> [PROBLEM REQUIREMENTS]:
Using the listing below, copy exactly the lines from the one containing "build_tubes()" to the one containing "for node in", both lines included, and no others.
#####
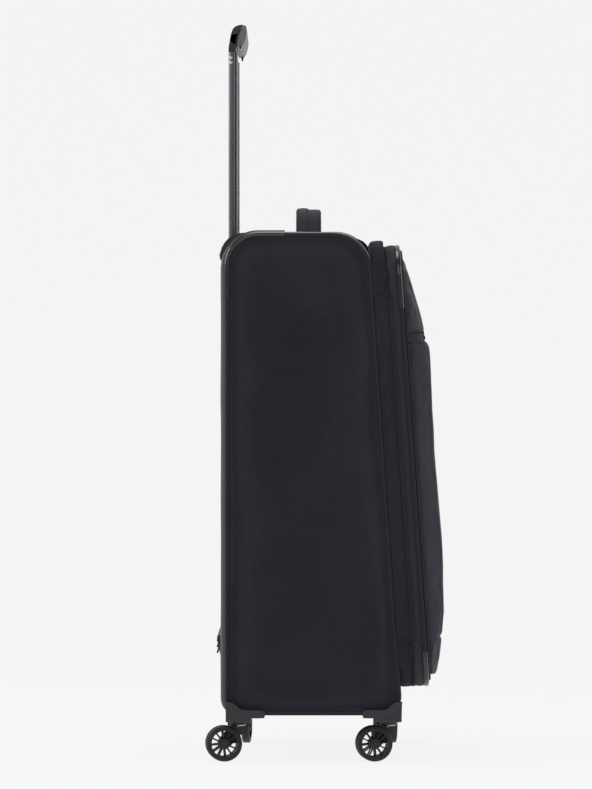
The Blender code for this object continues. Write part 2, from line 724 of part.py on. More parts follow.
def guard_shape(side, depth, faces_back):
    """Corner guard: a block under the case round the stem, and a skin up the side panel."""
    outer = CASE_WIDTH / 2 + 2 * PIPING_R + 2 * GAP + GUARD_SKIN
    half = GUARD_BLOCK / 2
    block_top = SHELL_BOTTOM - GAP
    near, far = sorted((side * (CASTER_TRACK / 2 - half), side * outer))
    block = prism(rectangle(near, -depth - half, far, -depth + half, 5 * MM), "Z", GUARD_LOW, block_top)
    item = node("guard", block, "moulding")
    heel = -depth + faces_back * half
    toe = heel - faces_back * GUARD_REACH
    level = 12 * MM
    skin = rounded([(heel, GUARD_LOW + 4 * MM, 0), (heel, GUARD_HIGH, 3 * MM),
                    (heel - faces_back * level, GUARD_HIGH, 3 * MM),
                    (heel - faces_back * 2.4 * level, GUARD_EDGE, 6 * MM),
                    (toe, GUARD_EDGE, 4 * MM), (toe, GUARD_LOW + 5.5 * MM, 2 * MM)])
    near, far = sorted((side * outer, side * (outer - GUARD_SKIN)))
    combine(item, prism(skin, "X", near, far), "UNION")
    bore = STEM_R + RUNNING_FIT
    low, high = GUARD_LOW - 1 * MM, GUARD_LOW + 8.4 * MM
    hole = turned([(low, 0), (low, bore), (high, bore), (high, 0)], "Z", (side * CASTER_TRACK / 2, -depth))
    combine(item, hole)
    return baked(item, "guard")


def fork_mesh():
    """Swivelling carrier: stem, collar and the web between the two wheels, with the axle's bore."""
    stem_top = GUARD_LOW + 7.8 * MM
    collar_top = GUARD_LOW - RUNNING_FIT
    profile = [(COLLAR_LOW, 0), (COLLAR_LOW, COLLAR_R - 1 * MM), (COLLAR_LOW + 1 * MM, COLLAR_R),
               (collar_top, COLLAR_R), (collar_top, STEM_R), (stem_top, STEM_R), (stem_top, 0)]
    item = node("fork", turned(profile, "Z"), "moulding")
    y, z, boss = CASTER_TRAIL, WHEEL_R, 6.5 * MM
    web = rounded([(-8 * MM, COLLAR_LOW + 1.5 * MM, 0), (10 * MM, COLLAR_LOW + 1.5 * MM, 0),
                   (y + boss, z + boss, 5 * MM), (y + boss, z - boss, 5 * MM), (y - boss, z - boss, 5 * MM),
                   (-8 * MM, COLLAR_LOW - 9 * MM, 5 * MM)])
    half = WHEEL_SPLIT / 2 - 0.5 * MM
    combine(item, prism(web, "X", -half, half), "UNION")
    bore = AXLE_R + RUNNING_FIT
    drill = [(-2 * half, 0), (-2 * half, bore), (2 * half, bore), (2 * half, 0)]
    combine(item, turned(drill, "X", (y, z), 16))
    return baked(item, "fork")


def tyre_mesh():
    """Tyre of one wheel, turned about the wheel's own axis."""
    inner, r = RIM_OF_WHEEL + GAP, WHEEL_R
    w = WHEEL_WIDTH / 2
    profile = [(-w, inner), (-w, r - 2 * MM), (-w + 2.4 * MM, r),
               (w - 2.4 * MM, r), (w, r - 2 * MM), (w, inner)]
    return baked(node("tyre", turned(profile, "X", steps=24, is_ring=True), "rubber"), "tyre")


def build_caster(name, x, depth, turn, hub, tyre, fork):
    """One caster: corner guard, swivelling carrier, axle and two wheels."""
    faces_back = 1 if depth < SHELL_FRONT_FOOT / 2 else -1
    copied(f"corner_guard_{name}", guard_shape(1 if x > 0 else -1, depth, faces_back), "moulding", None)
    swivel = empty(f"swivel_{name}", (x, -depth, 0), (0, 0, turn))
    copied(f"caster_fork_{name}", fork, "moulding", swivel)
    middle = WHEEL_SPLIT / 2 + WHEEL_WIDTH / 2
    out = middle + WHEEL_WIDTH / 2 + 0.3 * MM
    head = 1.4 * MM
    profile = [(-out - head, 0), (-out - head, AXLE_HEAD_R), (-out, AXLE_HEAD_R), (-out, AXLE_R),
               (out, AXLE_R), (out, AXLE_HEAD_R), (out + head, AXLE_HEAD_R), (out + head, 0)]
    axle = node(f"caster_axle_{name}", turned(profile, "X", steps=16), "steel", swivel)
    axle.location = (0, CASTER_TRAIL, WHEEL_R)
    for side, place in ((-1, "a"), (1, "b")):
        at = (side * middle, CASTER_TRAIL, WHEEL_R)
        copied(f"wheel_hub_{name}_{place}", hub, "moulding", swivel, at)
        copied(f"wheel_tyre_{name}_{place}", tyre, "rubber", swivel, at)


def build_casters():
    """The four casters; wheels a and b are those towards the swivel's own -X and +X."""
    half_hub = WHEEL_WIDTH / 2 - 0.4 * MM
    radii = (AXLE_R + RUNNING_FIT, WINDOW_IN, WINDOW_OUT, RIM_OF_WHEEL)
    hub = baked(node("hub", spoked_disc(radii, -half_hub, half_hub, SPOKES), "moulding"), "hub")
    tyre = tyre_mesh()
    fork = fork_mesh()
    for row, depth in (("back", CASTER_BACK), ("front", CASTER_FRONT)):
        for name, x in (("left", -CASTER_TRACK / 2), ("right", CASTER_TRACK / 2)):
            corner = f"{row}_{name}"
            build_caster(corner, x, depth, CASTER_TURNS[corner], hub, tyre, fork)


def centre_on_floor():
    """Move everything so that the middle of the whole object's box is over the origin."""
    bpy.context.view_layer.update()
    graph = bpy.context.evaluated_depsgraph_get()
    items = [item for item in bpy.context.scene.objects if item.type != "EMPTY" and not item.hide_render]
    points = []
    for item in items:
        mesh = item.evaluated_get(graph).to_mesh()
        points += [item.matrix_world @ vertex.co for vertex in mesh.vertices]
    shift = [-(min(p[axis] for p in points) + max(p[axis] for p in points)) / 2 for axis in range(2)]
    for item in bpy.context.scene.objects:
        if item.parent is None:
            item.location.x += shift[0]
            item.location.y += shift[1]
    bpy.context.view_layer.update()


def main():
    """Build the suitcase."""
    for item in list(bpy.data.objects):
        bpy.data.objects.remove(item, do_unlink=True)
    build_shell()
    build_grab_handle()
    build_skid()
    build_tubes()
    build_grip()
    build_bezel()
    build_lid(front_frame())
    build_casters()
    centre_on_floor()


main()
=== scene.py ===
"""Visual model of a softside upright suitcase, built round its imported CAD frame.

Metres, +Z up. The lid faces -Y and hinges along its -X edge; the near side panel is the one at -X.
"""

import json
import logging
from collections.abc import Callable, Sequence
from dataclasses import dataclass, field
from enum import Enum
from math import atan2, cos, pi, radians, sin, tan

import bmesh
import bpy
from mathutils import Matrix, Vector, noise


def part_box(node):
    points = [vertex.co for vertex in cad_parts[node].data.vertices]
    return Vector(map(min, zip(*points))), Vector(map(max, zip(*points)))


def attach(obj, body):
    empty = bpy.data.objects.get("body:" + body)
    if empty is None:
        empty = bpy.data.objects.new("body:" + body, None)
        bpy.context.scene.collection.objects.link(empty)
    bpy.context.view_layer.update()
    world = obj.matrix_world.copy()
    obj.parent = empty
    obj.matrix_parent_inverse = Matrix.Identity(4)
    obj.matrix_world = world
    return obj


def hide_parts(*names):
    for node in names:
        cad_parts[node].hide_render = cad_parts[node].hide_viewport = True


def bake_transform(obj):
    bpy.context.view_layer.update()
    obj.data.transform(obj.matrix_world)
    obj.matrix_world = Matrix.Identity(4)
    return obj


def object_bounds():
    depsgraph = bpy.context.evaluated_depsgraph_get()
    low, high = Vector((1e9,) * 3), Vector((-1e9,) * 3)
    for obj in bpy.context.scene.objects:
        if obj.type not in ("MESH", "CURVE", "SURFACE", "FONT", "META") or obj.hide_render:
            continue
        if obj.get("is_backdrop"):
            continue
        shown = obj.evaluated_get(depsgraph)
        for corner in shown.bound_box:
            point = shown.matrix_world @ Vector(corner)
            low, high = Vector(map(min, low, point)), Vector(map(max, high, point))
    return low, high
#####
> [TASK OUTPUT]:
    build_tubes()
    build_grip()
    build_bezel()
    build_lid(front_frame())
    build_casters()
    centre_on_floor()


main()
=== scene.py ===
"""Visual model of a softside upright suitcase, built round its imported CAD frame.

Metres, +Z up. The lid faces -Y and hinges along its -X edge; the near side panel is the one at -X.
"""

import json
import logging
from collections.abc import Callable, Sequence
from dataclasses import dataclass, field
from enum import Enum
from math import atan2, cos, pi, radians, sin, tan

import bmesh
import bpy
from mathutils import Matrix, Vector, noise


def part_box(node):
    points = [vertex.co for vertex in cad_parts[node].data.vertices]
    return Vector(map(min, zip(*points))), Vector(map(max, zip(*points)))


def attach(obj, body):
    empty = bpy.data.objects.get("body:" + body)
    if empty is None:
        empty = bpy.data.objects.new("body:" + body, None)
        bpy.context.scene.collection.objects.link(empty)
    bpy.context.view_layer.update()
    world = obj.matrix_world.copy()
    obj.parent = empty
    obj.matrix_parent_inverse = Matrix.Identity(4)
    obj.matrix_world = world
    return obj


def hide_parts(*names):
    for node in names:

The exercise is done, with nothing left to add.